When you're smitten, romance is a thrilling high-wire act over a looming lake of woe. Your head's full of music; the first few steps are a joyful scamper. Then the skies darken, the breeze picks up, the tightrope shudders and you fight to retain your balance. In your heart of hearts, you know you're heading for a tumble, but you're out and exposed and there's no turning back - and who knows, maybe you'll make it?
Imbecile. Of course you won't. Instead, the rope snaps and suddenly you're plunged back into the monochrome work-a-day reality of flowers in the dustbin and dogs being sick on the pavement.
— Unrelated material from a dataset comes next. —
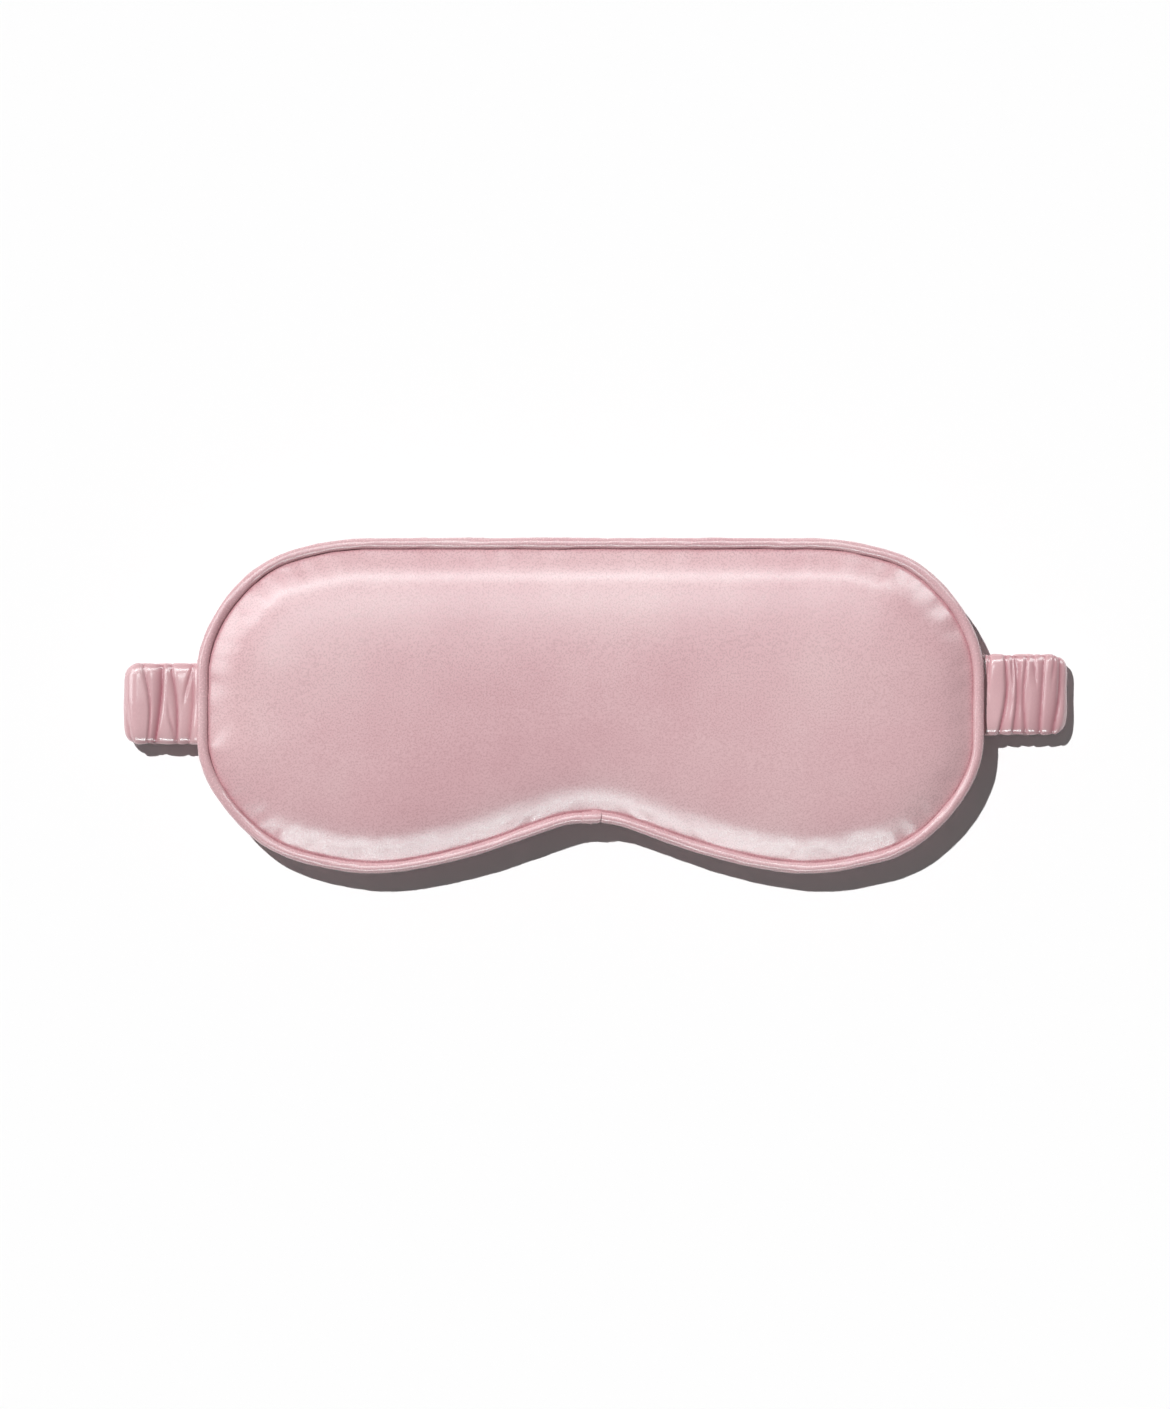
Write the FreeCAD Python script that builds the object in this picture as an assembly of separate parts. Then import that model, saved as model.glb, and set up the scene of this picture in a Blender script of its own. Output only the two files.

At this point, wandering in a post-romantic shock, things get even worse. Being numb and distant somehow renders you magically attractive to others. It's sod's law in action, and before you know it you're abusing the privilege. Hungering for another go on the tightrope, you hurl yourself at the nearest admirer, but since the love canary's recently flown your cage, you're selfish, robotic, and doomed to wipe your arse all over their soul. Congratulations: you've become an emotional vandal. And you'll do it again and again until you meet another special someone - only this time the tightrope's higher up and more precarious, and you're so scared of falling that your feet shake the moment you step aboard.
On and on and on it goes, and there's no end to it. This madness must be stopped. We can medicate depression into oblivion; why not romance? A preventative tablet, perhaps, or an adhesive patch that suppresses the relevant endorphins, which you can slap on your skin at the first sign of attraction, killing romance dead, stopping you in your tracks before you make a fool of yourself or a hapless Aunt Sally of another. And sizzled on the back of every packet, embossed on every patch, just to keep things melancholic and swoonsome, you'd find the last line from Graham Greene's The End of the Affair - the battered protagonist's final plea, which sums up the absolute aching awfulness of romance so eloquently it makes your heart nod along with tears in its eyes: "O God, You've done enough, You've robbed me of enough, I'm too tired and old to learn to love, leave me alone for ever."